National nativities

The First Noel crèche exhibit tells one story in many languages
November 30, 2005

Part of the wonder of the Christmas story is that it is as vast as it is simple – a piece of magic that Lori Amos, curator of Washington National Cathedral’s annual crèche exhibit in Washington, D.C., has discovered anew each year.

Sixteen years ago, as Amos helped former cathedral docent and private collector Beulah Sommers assemble the first exhibit in the cathedral’s Rare Book Library, she began to realize how many ways there are to tell one story.

“I grew up with a very traditional nativity scene and had no idea they could be so different,” she said, recalling her first encounter with Sommers’ extensive collection. “Everything I unpacked was just the most amazing thing I’d ever seen.”

Now the 650-plus crèches in the cathedral’s permanent collection – the greater part of which Sommers donated in 1998 – have become old friends, Amos said.

The collection started by accident, when Sommers, who was training to be a docent at the National Gallery of Art, was asked to give a talk on the three Wise Men. To calm her nerves, she thought she’d give herself something to do with her hands, so she purchased a nativity set to use as a visual aid. And so it began.

“She bought a few more, and she bought a few more, and her husband started to buy them for her, and her friends started to buy them for her, and everyone started to buy them for her,” Amos said.

Same story, different cultures

And when the collection outgrew her home in Silver Spring, Md., what better place to display her crèches from all over the world than the cathedral, which describes itself as a house of prayer for all people?

While Sommers’ collection is the bedrock of the exhibit, Amos has added numerous other pieces. The cathedral has received still more as gifts and memorials. Each scene tells the same story, but that’s where the similarities end.

“There are scenes that are made from plastic,” Amos said. “There are scenes that are made from glass. There are scenes that are made from metal. There are scenes that are made from straw, porcelain, terra cotta, clay – almost everything imaginable.” There’s a set from Stratford, Va., made from corn husks and a set made from the ash of Mount St. Helen’s. There’s a Peruvian set made of carved individual gourds; a woven-cotton set from Bolivia made by the physically handicapped; and a set fashioned by children from Kenya’s Massai tribe from a mixture of mud and animal dung.

Beyond the myriad materials, the crèches depict diverse cultures. Condors fly over the manger instead of angels in one Bolivian scene. In a diorama from Alaska, the three kings arrive by kayak and dogsled, bearing gifts of salmon and furs.

Widespread appeal

Amos maintains an index of all the crèches and has researched each set, said Luann Vaky, the cathedral’s coordinator of visitor programs. She also sets up the exhibit each year.
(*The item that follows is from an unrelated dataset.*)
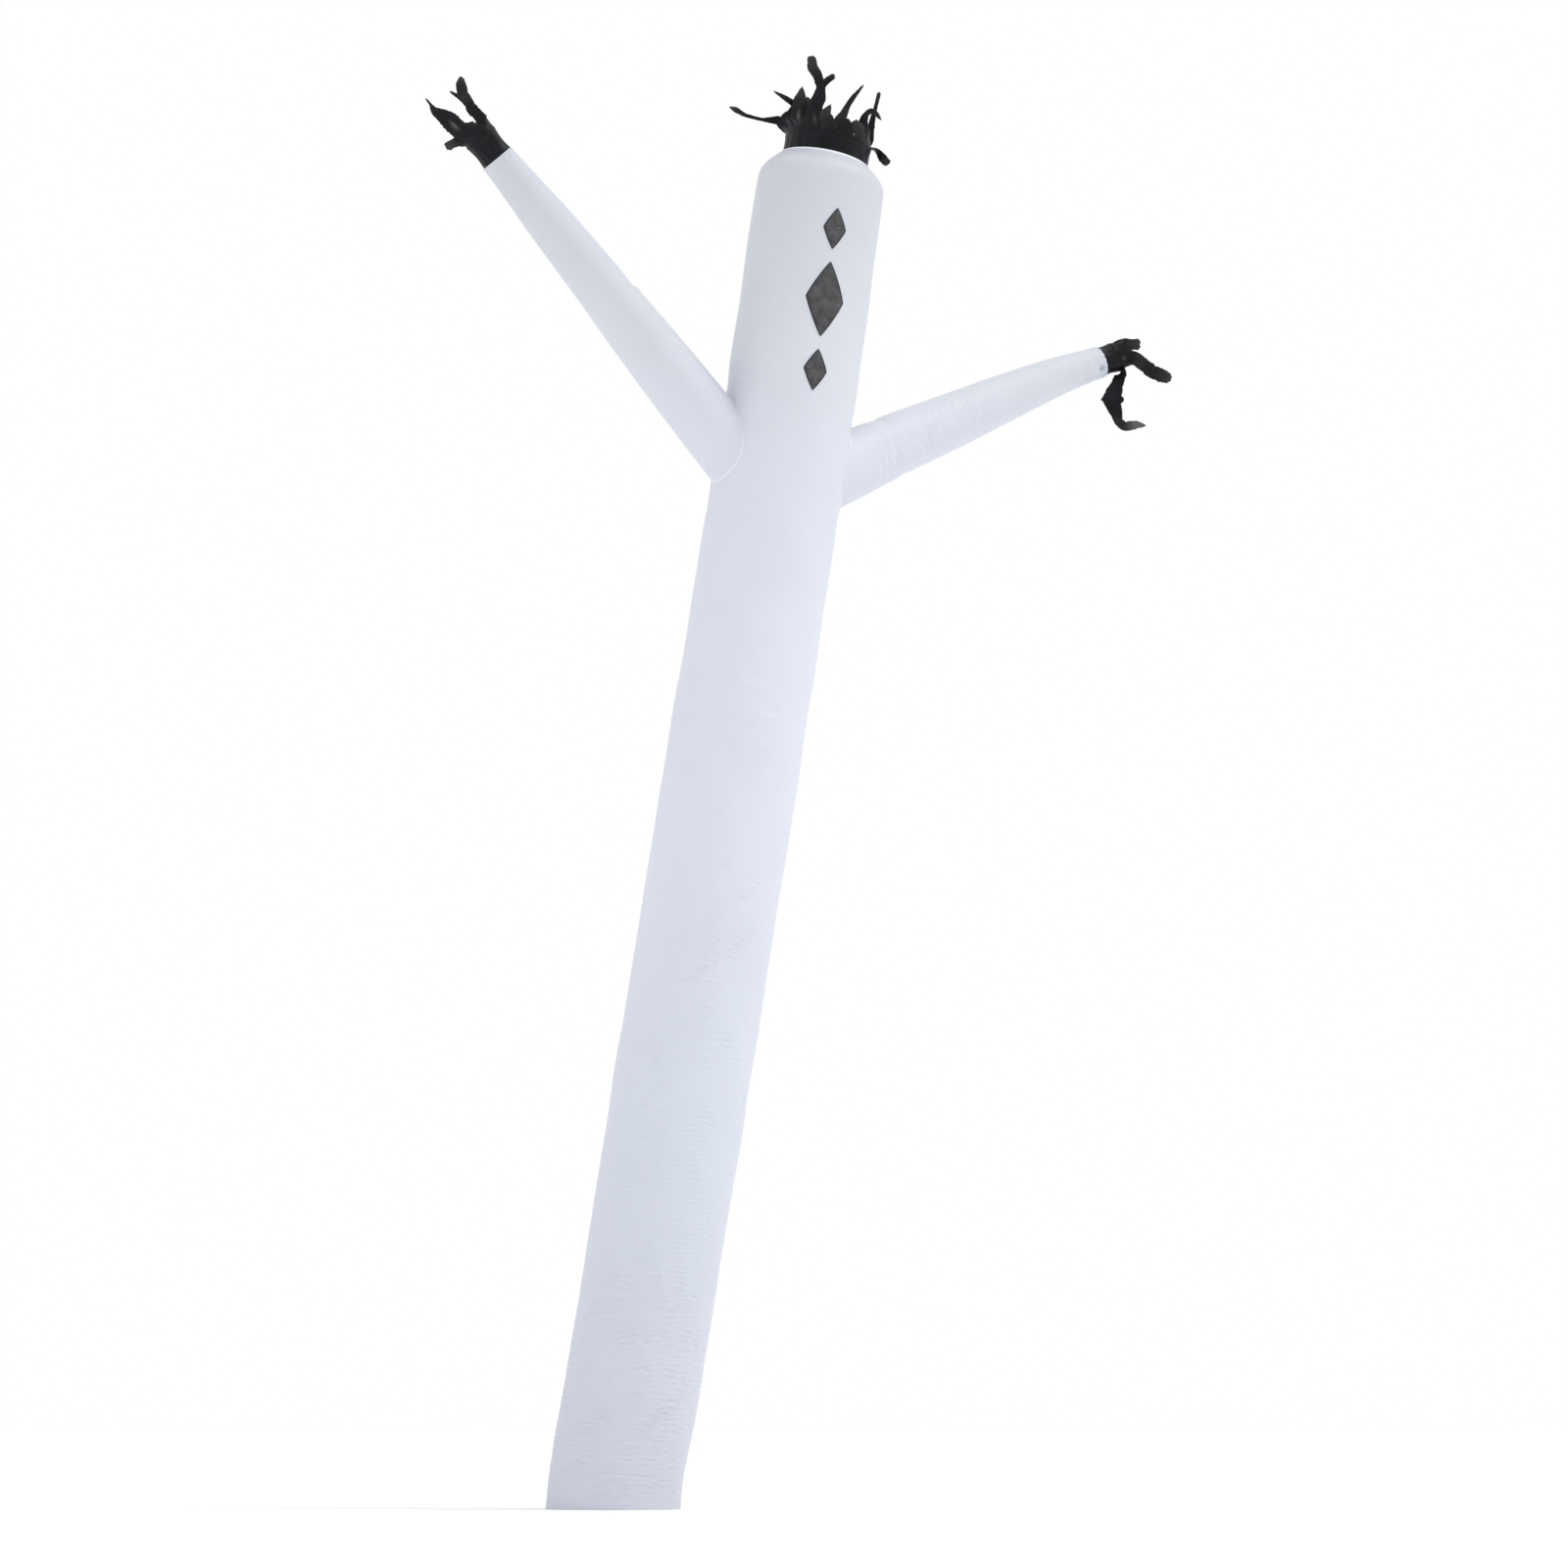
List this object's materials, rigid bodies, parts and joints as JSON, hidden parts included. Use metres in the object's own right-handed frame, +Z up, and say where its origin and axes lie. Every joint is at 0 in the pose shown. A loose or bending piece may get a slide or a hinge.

“She does the planning, and her husband comes in and helps her,” Vaky said. “They have built platforms. They have come up with ideas. They have built things in their home and brought them in on the top of their car.”

The collection is divided roughly into thirds. One part is displayed each year, in rotation. “We didn’t want to fall into the trap of putting out our favorites, because there are things that speak to people in such different ways,” Amos said. “The Christmas story itself is so accessible and is so woven into our culture – I think it’s good to see that story through the eyes of another culture.”

On the flip side, foreign visitors often find a little bit of home in the exhibit, she said, telling of the time she saw a South American woman crying over one of the crèches. “It came from a village right down the road from where she grew up, and she hadn’t been back there for 30 years.”

Since its inception, the exhibit has attracted thousands of people each year – as many as 300 visitors in a day, Vaky said. “I don’t know if it brings people to the cathedral specifically to worship, but it gives an awareness that the cathedral is there and that this is a worshipping place and that we are celebrating something,” Vaky said. “We are celebrating the birth of the Christ child: Jesus is the reason for the season.”

The First Noel, Washington National Cathedral’s annual crèche exhibit, will be displayed through Jan. 8 in the cathedral’s Rare Book Library Exhibit Room. (Monday through Saturday, 10 a.m. to 4 p.m.; Sunday, 1 to 4 p.m.) Family Days at the crèche exhibit offer children ages 4 to 8 and their families a change to tour the exhibit, read a seasonal story and make a craft to take home. (Dec. 21, 22, 27 and 28 from 11 a.m. to 12:30 p.m. Admission is free, but donations are accepted.)